* [TASK]:
Please quote every line word for word.

☆ ☆ ☆ ☆ ☆ ☆ ☆

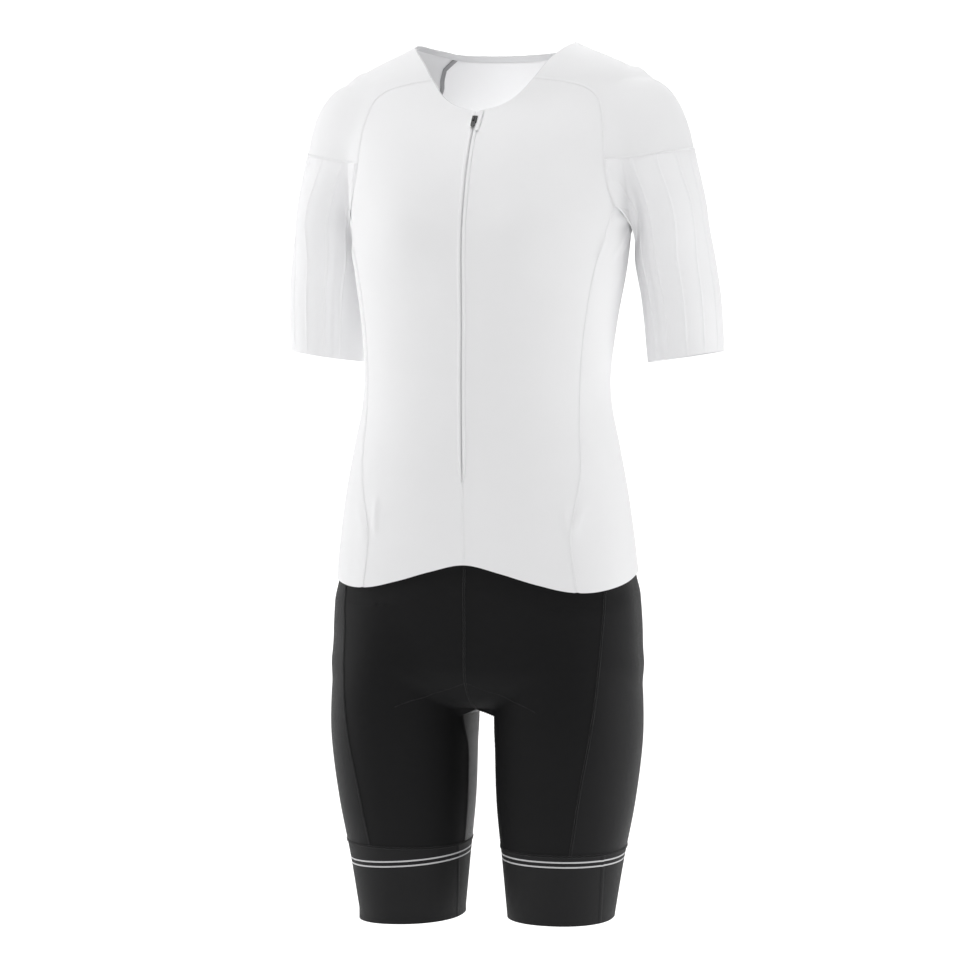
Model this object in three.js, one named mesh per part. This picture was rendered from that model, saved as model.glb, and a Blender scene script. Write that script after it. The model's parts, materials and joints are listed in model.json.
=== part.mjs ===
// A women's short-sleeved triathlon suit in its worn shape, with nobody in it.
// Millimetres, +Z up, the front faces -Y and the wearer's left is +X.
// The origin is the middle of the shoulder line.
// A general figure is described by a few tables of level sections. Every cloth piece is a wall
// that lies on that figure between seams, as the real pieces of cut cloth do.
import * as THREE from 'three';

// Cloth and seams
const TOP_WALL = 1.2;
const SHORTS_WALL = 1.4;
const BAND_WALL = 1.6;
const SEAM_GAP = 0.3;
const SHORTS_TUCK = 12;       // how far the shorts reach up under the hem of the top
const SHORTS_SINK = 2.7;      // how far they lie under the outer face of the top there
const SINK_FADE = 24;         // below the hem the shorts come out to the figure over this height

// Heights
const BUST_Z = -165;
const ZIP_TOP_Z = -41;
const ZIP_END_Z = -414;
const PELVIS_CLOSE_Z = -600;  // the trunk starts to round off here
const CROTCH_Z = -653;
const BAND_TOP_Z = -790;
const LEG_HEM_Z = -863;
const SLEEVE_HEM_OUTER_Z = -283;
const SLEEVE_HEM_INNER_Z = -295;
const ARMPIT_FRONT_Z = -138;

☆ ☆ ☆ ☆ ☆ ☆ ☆

* [RESULT OF THE TASK]:
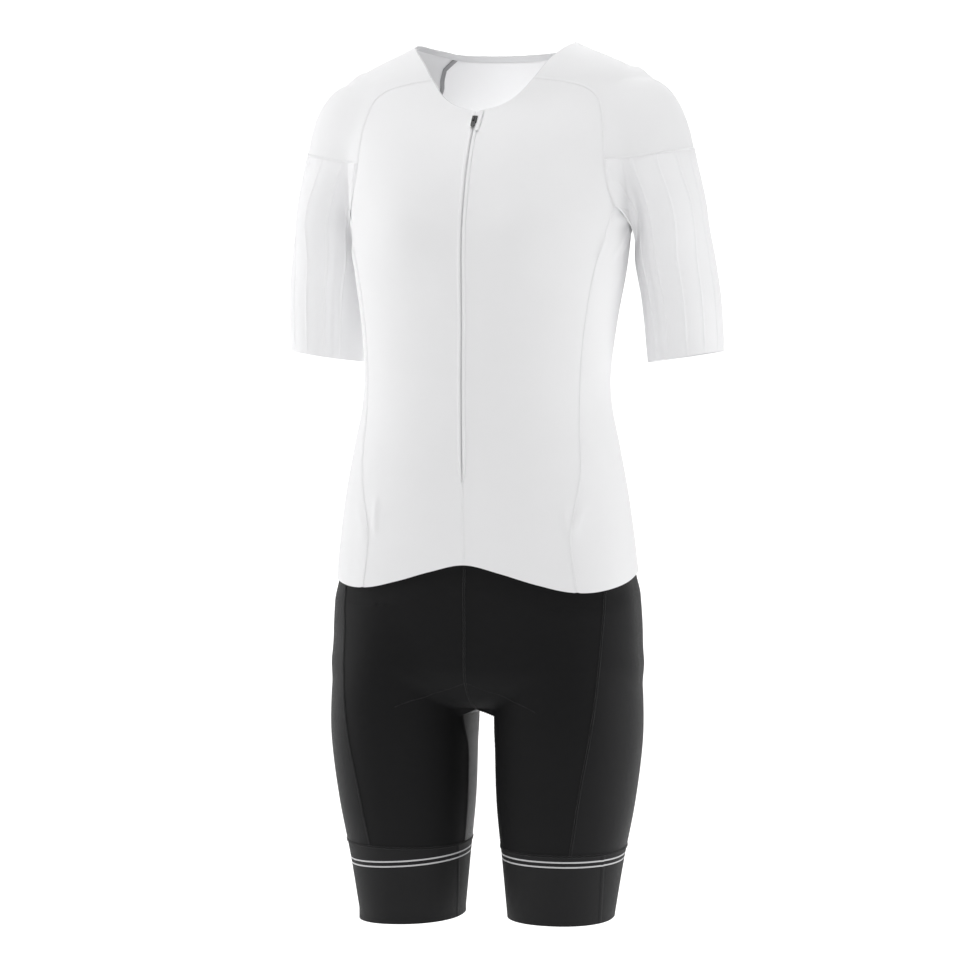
Model this object in three.js, one named mesh per part. This picture was rendered from that model, saved as model.glb, and a Blender scene script. Write that script after it. The model's parts, materials and joints are listed in model.json.
=== part.mjs ===
// A women's short-sleeved triathlon suit in its worn shape, with nobody in it.
// Millimetres, +Z up, the front faces -Y and the wearer's left is +X.
// The origin is the middle of the shoulder line.
// A general figure is described by a few tables of level sections. Every cloth piece is a wall
// that lies on that figure between seams, as the real pieces of cut cloth do.
import * as THREE from 'three';

// Cloth and seams
const TOP_WALL = 1.2;
const SHORTS_WALL = 1.4;
const BAND_WALL = 1.6;
const SEAM_GAP = 0.3;
const SHORTS_TUCK = 12;       // how far the shorts reach up under the hem of the top
const SHORTS_SINK = 2.7;      // how far they lie under the outer face of the top there
const SINK_FADE = 24;         // below the hem the shorts come out to the figure over this height

// Heights
const BUST_Z = -165;
const ZIP_TOP_Z = -41;
const ZIP_END_Z = -414;
const PELVIS_CLOSE_Z = -600;  // the trunk starts to round off here
const CROTCH_Z = -653;
const BAND_TOP_Z = -790;
const LEG_HEM_Z = -863;
const SLEEVE_HEM_OUTER_Z = -283;
const SLEEVE_HEM_INNER_Z = -295;
const ARMPIT_FRONT_Z = -138;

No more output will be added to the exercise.